* [Directions] Copy the data exactly from the line that contains "Continue the Blender code for this object: part 2, from" through the line that contains "return [(root, low), (tip, low", keeping both end lines and leaving out everything else.

_ _ _ _

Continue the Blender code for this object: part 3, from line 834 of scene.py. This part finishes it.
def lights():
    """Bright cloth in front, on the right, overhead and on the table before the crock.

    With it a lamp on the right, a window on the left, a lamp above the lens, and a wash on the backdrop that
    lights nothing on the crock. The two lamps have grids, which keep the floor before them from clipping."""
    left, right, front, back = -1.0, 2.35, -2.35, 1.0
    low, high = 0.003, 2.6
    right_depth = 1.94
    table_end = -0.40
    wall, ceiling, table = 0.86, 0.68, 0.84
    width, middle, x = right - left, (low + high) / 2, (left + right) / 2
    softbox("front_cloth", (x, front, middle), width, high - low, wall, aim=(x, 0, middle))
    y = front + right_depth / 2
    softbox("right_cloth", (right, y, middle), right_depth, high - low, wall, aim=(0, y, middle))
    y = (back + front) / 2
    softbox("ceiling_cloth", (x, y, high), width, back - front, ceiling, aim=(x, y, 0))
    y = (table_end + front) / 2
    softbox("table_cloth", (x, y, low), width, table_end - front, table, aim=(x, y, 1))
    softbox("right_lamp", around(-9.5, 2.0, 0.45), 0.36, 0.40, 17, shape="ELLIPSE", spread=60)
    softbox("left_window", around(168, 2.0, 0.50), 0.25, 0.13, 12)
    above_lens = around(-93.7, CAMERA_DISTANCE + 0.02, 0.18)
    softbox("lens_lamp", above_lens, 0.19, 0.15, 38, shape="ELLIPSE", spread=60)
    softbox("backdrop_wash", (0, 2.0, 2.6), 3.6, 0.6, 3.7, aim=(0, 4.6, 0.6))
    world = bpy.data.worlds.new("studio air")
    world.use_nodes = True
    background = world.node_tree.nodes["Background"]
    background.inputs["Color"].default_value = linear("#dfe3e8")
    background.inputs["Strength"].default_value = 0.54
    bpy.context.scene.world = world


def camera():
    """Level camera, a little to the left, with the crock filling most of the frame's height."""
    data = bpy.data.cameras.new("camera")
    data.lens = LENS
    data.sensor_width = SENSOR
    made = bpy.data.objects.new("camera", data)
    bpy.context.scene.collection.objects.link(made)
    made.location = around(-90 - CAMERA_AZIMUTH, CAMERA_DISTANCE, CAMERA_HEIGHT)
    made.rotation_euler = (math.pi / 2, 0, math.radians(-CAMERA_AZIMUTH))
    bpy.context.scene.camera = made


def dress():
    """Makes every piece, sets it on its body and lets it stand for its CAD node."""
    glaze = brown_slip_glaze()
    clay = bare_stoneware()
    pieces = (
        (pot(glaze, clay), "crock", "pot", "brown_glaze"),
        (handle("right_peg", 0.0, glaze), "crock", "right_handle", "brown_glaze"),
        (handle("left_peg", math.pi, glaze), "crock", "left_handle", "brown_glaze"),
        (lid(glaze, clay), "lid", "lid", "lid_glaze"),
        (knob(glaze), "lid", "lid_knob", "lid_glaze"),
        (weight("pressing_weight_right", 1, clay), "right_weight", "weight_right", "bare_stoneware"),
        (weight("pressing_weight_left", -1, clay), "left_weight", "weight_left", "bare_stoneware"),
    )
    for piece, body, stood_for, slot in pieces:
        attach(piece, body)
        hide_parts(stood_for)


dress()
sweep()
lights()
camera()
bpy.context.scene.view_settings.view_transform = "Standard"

_ _ _ _

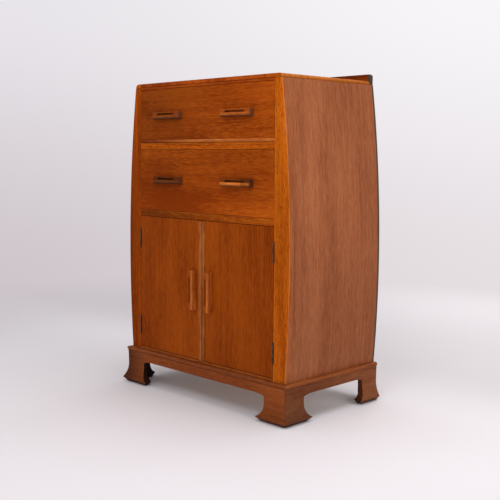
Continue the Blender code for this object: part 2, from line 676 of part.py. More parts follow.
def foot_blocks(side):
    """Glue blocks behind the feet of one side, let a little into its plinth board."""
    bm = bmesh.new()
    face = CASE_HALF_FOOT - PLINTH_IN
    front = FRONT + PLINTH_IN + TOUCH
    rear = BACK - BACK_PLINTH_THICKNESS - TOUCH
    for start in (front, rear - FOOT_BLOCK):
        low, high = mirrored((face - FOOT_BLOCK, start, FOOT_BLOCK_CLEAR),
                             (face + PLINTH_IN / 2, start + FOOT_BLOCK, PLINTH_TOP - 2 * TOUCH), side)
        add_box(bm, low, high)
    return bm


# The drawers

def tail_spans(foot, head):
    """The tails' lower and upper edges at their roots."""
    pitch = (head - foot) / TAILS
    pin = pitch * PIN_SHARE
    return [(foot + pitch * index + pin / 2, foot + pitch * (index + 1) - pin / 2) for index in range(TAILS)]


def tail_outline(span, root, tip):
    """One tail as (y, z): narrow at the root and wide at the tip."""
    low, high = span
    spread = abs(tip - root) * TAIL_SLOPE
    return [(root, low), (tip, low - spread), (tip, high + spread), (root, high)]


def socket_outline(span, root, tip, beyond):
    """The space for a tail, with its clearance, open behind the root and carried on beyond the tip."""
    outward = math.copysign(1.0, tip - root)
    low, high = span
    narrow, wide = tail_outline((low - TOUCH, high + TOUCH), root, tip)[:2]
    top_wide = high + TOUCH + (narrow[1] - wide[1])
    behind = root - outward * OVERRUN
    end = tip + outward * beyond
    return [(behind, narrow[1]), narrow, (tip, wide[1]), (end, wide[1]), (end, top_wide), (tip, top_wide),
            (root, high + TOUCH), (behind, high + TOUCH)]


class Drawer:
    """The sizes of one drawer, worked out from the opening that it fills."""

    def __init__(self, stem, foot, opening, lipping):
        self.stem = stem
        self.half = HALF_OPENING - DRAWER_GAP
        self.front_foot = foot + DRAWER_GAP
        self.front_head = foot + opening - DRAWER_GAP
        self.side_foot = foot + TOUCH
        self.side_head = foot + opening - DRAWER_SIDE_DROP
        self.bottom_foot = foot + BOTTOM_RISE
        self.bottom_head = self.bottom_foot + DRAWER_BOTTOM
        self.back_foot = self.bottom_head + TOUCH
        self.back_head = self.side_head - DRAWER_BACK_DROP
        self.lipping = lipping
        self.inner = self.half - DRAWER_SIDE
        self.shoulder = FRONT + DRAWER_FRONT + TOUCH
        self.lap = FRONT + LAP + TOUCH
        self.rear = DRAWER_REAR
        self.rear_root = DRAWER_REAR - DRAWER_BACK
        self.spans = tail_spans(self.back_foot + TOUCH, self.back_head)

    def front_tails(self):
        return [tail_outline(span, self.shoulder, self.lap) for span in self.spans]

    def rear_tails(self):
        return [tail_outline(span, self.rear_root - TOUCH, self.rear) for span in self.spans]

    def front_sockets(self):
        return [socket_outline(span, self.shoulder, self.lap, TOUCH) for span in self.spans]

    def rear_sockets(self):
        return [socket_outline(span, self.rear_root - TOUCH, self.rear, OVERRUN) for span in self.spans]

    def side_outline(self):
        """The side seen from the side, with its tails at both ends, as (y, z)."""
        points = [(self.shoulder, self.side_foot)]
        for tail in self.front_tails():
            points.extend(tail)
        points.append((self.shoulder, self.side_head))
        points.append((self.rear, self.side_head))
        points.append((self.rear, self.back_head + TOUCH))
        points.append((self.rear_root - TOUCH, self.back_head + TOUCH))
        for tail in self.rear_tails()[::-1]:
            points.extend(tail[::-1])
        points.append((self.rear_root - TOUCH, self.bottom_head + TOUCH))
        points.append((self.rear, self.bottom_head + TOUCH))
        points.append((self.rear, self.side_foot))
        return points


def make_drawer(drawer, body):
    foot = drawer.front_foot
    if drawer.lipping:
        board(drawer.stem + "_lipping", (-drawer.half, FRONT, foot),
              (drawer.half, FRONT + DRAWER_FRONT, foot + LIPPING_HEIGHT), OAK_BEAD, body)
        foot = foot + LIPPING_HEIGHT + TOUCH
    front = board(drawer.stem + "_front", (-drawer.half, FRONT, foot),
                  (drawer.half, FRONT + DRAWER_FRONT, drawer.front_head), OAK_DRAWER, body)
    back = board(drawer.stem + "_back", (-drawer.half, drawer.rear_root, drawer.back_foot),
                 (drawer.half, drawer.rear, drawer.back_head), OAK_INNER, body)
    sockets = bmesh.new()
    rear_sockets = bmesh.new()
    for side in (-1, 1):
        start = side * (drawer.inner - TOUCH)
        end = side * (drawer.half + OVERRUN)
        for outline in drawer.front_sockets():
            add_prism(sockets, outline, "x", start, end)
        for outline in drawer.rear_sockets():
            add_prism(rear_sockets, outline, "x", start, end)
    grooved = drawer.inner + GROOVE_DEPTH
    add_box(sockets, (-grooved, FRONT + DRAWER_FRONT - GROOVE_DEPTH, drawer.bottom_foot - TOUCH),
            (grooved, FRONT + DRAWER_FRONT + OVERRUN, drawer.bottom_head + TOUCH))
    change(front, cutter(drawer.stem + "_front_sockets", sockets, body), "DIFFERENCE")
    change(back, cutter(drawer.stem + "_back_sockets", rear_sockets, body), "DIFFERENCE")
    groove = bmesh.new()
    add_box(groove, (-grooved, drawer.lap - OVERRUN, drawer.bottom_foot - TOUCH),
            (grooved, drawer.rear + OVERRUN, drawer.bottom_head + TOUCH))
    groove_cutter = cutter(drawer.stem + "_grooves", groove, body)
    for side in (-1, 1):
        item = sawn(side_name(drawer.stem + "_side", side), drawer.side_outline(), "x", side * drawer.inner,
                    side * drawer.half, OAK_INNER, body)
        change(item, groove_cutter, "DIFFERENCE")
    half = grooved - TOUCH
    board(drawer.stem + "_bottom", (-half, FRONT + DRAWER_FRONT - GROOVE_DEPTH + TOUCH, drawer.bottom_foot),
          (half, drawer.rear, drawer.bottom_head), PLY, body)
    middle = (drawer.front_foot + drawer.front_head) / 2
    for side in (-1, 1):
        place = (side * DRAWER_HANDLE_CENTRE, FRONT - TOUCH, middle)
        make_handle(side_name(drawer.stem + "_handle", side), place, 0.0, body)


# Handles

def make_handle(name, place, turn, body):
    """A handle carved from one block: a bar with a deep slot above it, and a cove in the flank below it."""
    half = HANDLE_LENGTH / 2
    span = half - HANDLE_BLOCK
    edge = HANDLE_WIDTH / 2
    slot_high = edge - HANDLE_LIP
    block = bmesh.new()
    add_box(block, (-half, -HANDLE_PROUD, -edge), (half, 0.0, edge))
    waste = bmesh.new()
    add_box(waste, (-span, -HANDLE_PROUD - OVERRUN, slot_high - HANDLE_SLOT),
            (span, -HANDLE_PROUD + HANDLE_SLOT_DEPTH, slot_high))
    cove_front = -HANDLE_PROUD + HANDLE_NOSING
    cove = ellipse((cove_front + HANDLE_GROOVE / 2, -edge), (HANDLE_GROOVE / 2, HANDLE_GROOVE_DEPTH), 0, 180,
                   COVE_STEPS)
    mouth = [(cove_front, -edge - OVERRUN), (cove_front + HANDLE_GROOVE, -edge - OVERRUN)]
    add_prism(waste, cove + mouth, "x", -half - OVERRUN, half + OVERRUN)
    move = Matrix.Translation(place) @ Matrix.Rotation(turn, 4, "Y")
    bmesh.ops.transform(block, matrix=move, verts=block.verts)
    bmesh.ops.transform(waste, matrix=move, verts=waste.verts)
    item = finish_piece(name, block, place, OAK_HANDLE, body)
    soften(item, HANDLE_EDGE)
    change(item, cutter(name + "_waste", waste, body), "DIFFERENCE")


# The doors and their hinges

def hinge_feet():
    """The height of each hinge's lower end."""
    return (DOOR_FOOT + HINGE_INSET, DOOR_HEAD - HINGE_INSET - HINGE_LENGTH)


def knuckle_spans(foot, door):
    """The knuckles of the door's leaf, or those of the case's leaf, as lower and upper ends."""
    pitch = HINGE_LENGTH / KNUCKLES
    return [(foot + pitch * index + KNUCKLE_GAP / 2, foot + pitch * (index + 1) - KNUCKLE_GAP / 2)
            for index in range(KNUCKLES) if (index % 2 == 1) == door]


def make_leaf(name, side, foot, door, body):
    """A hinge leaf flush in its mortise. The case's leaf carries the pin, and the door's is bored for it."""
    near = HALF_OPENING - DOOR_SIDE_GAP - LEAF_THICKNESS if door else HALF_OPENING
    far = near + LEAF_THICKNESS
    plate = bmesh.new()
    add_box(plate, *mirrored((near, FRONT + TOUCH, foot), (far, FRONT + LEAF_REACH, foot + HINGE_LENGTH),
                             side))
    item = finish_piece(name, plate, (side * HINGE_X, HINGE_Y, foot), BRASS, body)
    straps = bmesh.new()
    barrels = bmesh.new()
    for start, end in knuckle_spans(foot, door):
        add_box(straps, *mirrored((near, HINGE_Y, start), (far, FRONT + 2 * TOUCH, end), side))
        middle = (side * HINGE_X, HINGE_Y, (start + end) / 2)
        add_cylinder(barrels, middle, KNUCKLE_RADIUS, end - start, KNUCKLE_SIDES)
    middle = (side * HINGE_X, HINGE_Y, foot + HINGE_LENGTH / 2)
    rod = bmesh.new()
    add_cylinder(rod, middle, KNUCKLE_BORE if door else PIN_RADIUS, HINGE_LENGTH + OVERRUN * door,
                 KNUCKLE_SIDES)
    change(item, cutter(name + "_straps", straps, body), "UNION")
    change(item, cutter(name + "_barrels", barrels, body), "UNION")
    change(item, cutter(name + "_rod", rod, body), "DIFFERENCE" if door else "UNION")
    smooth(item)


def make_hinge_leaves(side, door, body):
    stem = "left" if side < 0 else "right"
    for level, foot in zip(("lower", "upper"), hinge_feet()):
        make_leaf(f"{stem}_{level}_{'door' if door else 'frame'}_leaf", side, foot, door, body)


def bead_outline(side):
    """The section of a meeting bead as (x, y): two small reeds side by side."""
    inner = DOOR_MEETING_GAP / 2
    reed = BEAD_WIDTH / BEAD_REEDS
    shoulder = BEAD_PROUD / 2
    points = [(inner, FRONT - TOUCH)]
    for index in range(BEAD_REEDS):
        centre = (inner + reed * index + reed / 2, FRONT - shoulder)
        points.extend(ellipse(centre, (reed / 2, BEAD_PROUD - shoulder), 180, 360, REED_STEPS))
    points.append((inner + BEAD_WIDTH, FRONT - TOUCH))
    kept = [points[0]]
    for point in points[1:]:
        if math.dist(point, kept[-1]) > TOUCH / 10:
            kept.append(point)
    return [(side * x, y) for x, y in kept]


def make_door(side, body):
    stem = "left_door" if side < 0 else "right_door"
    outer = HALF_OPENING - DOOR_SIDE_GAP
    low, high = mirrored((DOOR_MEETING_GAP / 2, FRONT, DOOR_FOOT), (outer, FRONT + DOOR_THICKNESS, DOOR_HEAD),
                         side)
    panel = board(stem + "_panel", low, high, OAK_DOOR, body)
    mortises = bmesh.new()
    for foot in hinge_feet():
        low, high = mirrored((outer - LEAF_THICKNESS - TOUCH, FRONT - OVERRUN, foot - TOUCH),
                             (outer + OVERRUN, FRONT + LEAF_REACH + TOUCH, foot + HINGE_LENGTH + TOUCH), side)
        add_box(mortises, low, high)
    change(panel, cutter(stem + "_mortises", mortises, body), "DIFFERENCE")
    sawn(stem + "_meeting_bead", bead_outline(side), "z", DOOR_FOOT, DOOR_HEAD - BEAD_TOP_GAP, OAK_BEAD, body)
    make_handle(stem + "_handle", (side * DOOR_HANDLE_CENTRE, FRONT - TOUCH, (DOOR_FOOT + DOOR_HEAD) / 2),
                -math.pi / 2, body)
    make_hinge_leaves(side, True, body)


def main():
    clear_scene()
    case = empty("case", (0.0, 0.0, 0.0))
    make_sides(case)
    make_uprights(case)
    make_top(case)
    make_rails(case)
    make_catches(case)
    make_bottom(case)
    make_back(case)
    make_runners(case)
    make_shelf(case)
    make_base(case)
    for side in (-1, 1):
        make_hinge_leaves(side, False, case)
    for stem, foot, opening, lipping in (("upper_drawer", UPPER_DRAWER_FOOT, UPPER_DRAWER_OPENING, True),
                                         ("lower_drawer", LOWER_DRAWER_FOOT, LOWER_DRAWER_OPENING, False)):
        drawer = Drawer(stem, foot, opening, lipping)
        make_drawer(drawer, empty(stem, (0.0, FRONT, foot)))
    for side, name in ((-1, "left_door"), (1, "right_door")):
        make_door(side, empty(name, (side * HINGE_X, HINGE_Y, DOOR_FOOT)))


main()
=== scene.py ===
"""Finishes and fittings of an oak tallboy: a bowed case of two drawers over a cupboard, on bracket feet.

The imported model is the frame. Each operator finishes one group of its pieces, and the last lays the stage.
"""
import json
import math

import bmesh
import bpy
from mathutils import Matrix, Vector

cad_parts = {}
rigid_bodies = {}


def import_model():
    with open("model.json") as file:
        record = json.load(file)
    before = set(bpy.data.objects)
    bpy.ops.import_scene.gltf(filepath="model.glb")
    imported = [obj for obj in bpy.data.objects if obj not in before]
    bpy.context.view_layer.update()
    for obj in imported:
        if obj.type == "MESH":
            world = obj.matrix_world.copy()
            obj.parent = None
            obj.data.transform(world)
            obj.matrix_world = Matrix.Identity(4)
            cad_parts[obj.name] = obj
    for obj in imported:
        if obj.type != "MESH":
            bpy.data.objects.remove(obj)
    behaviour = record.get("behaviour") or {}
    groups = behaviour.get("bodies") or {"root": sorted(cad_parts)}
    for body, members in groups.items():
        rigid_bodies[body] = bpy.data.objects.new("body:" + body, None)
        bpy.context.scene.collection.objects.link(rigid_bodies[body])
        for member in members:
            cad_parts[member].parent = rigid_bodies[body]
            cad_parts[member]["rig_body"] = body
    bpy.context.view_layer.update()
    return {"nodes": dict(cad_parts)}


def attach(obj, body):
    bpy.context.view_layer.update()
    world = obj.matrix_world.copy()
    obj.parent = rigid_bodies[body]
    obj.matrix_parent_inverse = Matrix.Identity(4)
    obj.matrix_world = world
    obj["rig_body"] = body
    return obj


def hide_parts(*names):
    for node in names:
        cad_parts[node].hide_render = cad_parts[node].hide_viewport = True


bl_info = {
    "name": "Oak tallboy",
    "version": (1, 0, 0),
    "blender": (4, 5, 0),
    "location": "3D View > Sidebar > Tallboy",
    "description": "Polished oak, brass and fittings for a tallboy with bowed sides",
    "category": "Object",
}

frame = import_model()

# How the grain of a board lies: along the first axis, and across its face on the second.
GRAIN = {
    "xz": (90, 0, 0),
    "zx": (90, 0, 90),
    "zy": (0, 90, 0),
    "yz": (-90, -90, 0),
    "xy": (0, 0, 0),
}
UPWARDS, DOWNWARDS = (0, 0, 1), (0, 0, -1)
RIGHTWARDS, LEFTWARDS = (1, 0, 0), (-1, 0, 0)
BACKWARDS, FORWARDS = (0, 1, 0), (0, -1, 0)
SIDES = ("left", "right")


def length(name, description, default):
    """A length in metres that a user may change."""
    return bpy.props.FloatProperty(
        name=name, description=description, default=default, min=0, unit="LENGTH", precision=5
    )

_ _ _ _

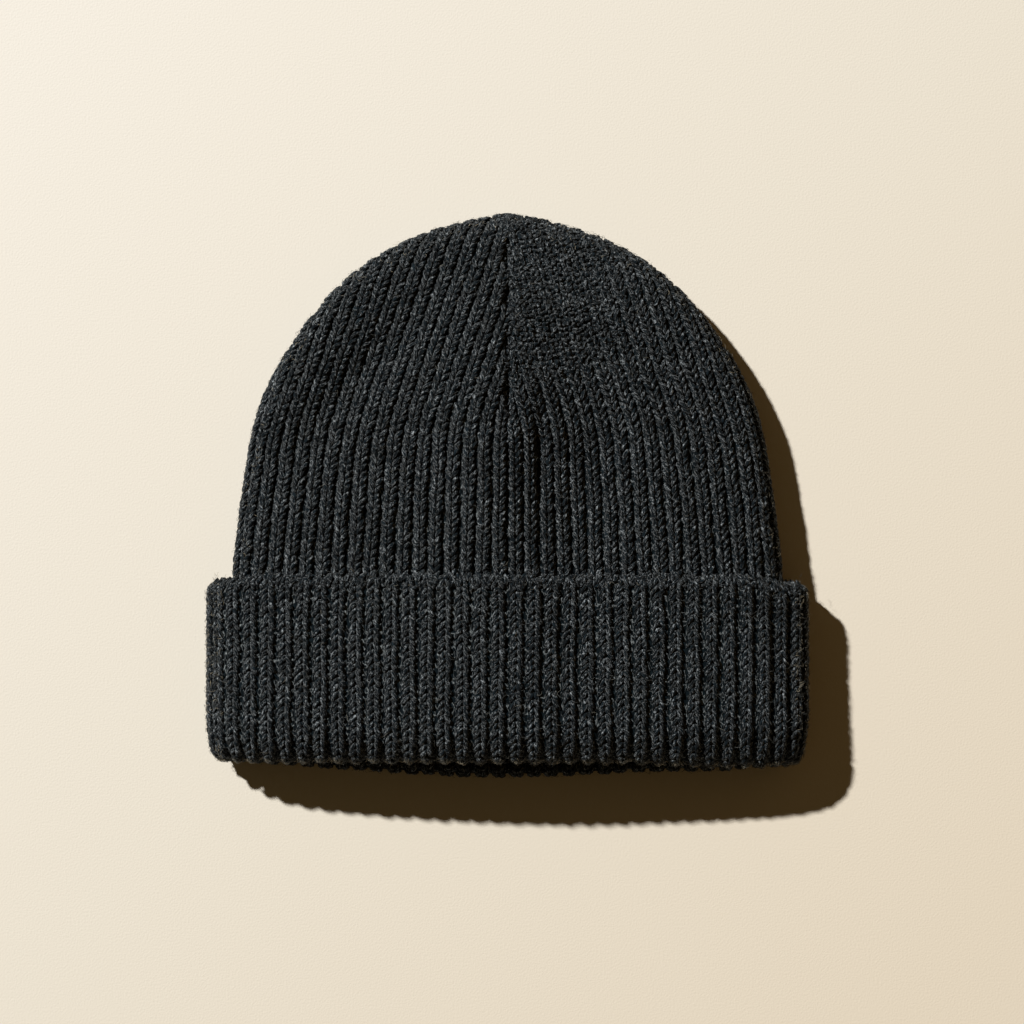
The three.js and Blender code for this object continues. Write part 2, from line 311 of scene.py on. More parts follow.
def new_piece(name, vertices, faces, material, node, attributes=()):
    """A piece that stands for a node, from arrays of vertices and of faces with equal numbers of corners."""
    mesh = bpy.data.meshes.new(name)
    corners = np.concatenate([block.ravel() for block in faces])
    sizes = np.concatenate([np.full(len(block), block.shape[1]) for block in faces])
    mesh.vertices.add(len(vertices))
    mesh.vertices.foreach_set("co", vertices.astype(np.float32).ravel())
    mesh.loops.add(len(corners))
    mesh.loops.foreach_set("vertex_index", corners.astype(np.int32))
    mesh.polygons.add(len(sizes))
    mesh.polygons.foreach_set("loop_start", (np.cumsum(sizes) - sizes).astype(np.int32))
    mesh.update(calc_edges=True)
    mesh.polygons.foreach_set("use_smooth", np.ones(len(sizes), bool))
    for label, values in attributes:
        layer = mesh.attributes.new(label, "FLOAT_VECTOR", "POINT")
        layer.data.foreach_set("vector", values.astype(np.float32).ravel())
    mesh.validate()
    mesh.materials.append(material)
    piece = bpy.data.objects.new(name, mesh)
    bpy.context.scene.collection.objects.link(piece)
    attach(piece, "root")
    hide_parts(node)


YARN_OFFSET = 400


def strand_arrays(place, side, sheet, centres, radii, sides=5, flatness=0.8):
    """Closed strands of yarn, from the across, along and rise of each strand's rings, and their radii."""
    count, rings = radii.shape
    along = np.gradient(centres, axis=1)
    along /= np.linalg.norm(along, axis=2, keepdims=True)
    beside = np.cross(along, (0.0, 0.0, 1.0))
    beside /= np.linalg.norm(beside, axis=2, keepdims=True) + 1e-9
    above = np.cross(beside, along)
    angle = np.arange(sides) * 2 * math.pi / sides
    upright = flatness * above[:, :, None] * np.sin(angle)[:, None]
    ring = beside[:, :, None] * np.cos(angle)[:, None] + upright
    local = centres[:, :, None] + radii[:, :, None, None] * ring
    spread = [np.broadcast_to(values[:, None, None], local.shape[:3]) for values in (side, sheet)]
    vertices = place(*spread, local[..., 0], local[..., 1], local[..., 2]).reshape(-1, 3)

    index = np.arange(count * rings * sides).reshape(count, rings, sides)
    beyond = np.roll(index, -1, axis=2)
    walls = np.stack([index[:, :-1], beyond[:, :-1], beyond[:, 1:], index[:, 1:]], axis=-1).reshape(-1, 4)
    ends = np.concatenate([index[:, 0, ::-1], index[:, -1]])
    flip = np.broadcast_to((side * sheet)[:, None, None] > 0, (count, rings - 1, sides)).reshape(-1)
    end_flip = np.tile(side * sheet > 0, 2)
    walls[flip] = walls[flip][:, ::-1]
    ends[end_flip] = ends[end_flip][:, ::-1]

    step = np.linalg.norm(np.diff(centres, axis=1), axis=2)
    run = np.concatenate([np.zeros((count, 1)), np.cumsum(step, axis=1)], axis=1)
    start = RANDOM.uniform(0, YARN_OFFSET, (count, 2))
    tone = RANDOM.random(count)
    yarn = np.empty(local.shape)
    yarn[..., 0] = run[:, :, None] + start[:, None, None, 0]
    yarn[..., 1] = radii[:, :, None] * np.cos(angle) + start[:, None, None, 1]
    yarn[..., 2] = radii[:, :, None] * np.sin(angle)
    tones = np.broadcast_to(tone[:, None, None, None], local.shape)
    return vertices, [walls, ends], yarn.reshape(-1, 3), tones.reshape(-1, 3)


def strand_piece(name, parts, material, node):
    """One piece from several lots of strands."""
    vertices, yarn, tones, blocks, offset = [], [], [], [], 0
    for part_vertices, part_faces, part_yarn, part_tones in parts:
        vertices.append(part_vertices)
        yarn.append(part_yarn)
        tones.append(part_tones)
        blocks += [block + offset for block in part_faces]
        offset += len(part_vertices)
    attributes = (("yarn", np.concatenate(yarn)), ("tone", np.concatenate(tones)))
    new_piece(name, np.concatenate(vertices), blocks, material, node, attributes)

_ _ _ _

* [Full response]
Continue the Blender code for this object: part 2, from line 676 of part.py. More parts follow.
def foot_blocks(side):
    """Glue blocks behind the feet of one side, let a little into its plinth board."""
    bm = bmesh.new()
    face = CASE_HALF_FOOT - PLINTH_IN
    front = FRONT + PLINTH_IN + TOUCH
    rear = BACK - BACK_PLINTH_THICKNESS - TOUCH
    for start in (front, rear - FOOT_BLOCK):
        low, high = mirrored((face - FOOT_BLOCK, start, FOOT_BLOCK_CLEAR),
                             (face + PLINTH_IN / 2, start + FOOT_BLOCK, PLINTH_TOP - 2 * TOUCH), side)
        add_box(bm, low, high)
    return bm


# The drawers

def tail_spans(foot, head):
    """The tails' lower and upper edges at their roots."""
    pitch = (head - foot) / TAILS
    pin = pitch * PIN_SHARE
    return [(foot + pitch * index + pin / 2, foot + pitch * (index + 1) - pin / 2) for index in range(TAILS)]


def tail_outline(span, root, tip):
    """One tail as (y, z): narrow at the root and wide at the tip."""
    low, high = span
    spread = abs(tip - root) * TAIL_SLOPE
    return [(root, low), (tip, low - spread), (tip, high + spread), (root, high)]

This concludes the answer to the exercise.